## What you will do
The listing below contains a span that opens with the line containing "Write part 2" and closes with the line containing "specular: float = 0.1". Return that span exactly.

--- Start of Records provided ---

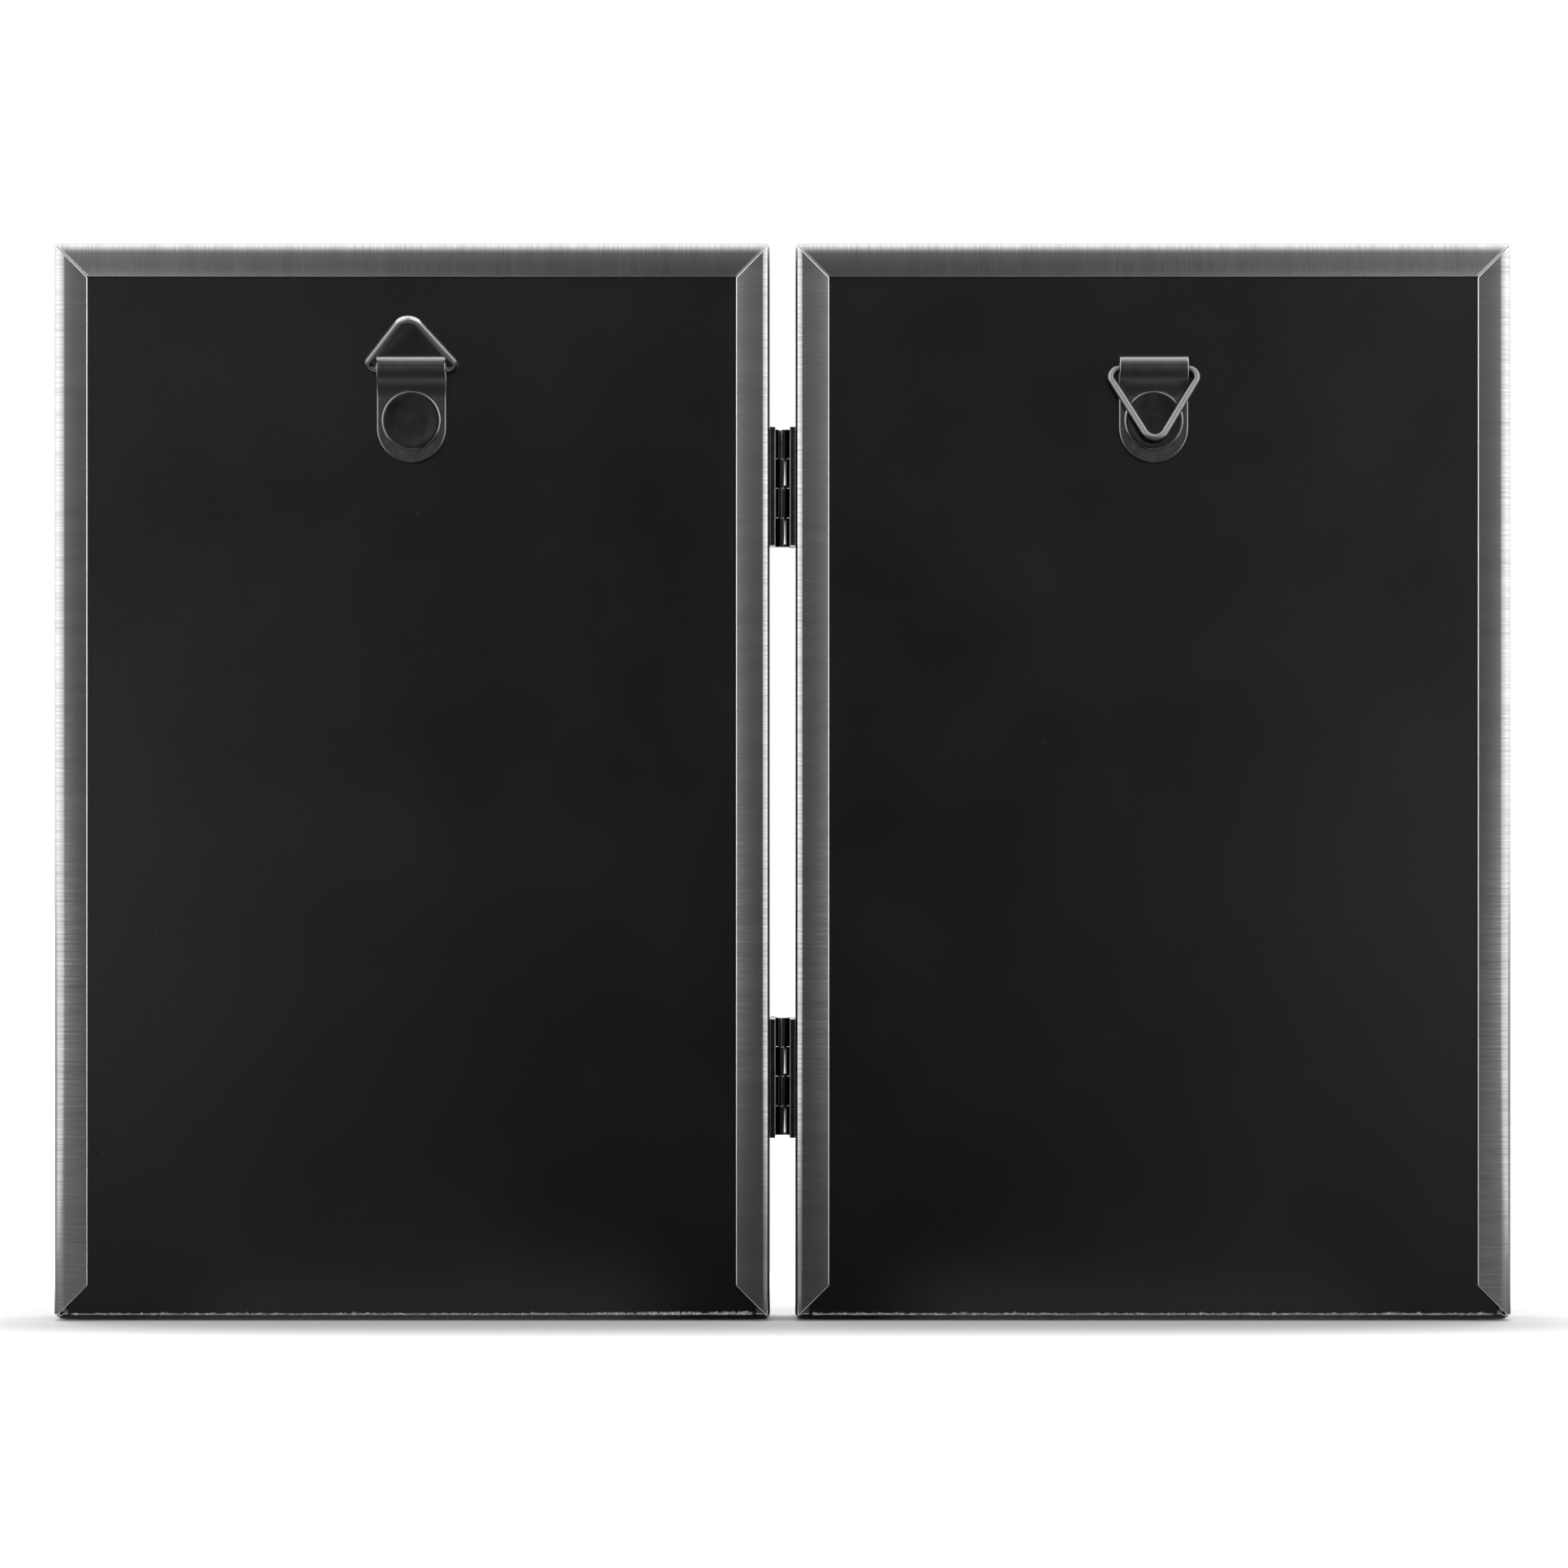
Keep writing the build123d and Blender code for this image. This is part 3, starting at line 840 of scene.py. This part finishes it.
def arc(centre, radius, start, stop, count):
    """Points on a circle between two angles in degrees, as (distance from the axis, place along it)."""
    angle = np.radians(np.linspace(start, stop, count))
    return centre[0] + radius * np.cos(angle), centre[1] + radius * np.sin(angle)


def turned(name, outline, origin, axis, finish):
    """An outline turned round an axis. A point is the origin, plus its place along the axis, plus its
    distance times the cosine and sine of the angle in the two directions square to the axis."""
    distance = np.concatenate([np.atleast_1d(part[0]) for part in outline])
    place = np.concatenate([np.atleast_1d(part[1]) for part in outline])
    axis = np.array(axis, float)
    first = np.cross(axis, up if abs(axis @ up) < 0.9 else right)
    second = np.cross(axis, first)
    angle = np.linspace(0, 2 * np.pi, turned_steps, endpoint=False)[:, None, None]
    swing = np.cos(angle) * first + np.sin(angle) * second
    points = np.array(origin) + distance[:, None] * swing + place[:, None] * axis
    rows, count = points.shape[:2]
    index = np.arange(rows * count).reshape(rows, count)
    following = np.roll(index, -1, axis=0)
    quads = np.stack([index[:, :-1], index[:, 1:], following[:, 1:], following[:, :-1]], axis=-1)
    return add_piece(name, points, quads.reshape(-1, 4).tolist(), [finish])


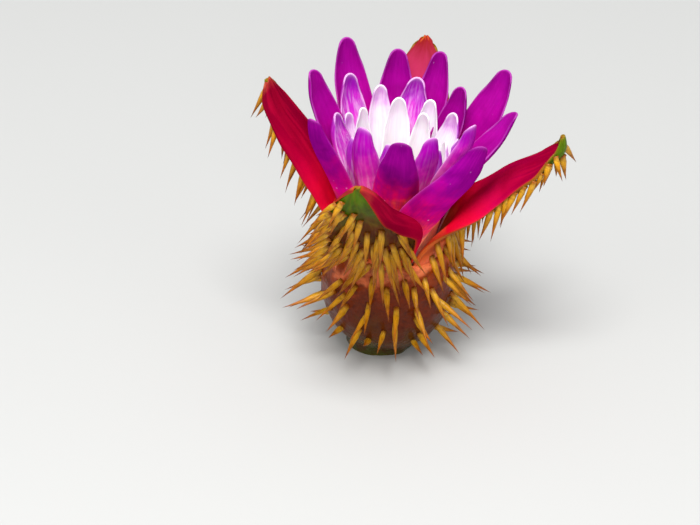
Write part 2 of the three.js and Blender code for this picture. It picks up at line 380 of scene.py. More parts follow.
@dataclass(frozen=True)
class Streaks:
    """Lengthwise streaks between a skin's veins. Sizes are in millimetres."""

    colour: str = "#FFFFFF"
    amounts: Stops = ((0.0, 0.0), (1.0, 0.0))  # how strong they are from foot to tip
    width: float = 0.45
    length: float = 7.0
    edge: Point2 = (0.46, 0.60)  # the noise levels between which a streak fades in


@dataclass(frozen=True)
class Tint:
    """A colour that lies over a skin in places, by an amount from 0 to 1.

    The size is how far apart its blotches or specks lie, in millimetres. A rim's is how closely it keeps to
    the edge, as a power.
    """

    colour: str
    amount: float
    size: float = 3.5


@dataclass(frozen=True)
class SkinFinish(Finish):
    """The skin of a petal, sepal, prickle or stamen, coloured from its foot to its tip.

    Streaks and veins follow the piece, because they read its own maps.
    """

    name: str
    stops: Stops  # colours from foot to tip
    streaks: Streaks = Streaks()
    blotch: Optional[Tint] = None
    rim: Optional[Tint] = None
    # a dark line down the middle, painted shade in the blade's channel
    crease: Optional[Tint] = None
    speck: Optional[Tint] = None
    drift: float = 0.07  # how far the lengthwise colours wander, as a share of the length
    roughness: float = 0.42
    relief: float = 0.05  # the height of the veins in millimetres
    subsurface: float = 0.12
    sheen: float = 0.0
    specular: float = 0.1

    def looks(self, tree: Tree) -> Inputs:
        """Adds the skin's nodes: colours along the piece, then streaks, blotches, painted shade along the
        crease, rim and specks.

        Args:
            tree: the material's node tree.

        Returns:
            What goes into the inputs of its principled shader.
        """
        place = add_node(tree, "UVMap", uv_map=PLACE_MAP)
        grain = add_node(tree, "UVMap", uv_map=GRAIN_MAP)
        across, along = add_node(tree, "SeparateXYZ", {0: place}).outputs[:2]
        layers = []

        # Lengthwise colours, which wander a little, in patches of 3 mm, so that they don't end straight.
        cloud = add_node(tree, "TexNoise", {"Vector": grain, "Scale": 0.35, "Detail": 2.0})
        wander = add_node(tree, "MapRange", {0: cloud, **NOISE, 3: -self.drift, 4: self.drift})
        station = add_node(tree, "Math", {0: along, 1: wander}, operation="ADD", use_clamp=True)
        colour = add_node(tree, "ValToRGB", {0: station}, stops=self.stops)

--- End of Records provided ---

## Exercise answer
Write part 2 of the three.js and Blender code for this picture. It picks up at line 380 of scene.py. More parts follow.
@dataclass(frozen=True)
class Streaks:
    """Lengthwise streaks between a skin's veins. Sizes are in millimetres."""

    colour: str = "#FFFFFF"
    amounts: Stops = ((0.0, 0.0), (1.0, 0.0))  # how strong they are from foot to tip
    width: float = 0.45
    length: float = 7.0
    edge: Point2 = (0.46, 0.60)  # the noise levels between which a streak fades in


@dataclass(frozen=True)
class Tint:
    """A colour that lies over a skin in places, by an amount from 0 to 1.

    The size is how far apart its blotches or specks lie, in millimetres. A rim's is how closely it keeps to
    the edge, as a power.
    """

    colour: str
    amount: float
    size: float = 3.5


@dataclass(frozen=True)
class SkinFinish(Finish):
    """The skin of a petal, sepal, prickle or stamen, coloured from its foot to its tip.

    Streaks and veins follow the piece, because they read its own maps.
    """

    name: str
    stops: Stops  # colours from foot to tip
    streaks: Streaks = Streaks()
    blotch: Optional[Tint] = None
    rim: Optional[Tint] = None
    # a dark line down the middle, painted shade in the blade's channel
    crease: Optional[Tint] = None
    speck: Optional[Tint] = None
    drift: float = 0.07  # how far the lengthwise colours wander, as a share of the length
    roughness: float = 0.42
    relief: float = 0.05  # the height of the veins in millimetres
    subsurface: float = 0.12
    sheen: float = 0.0
    specular: float = 0.1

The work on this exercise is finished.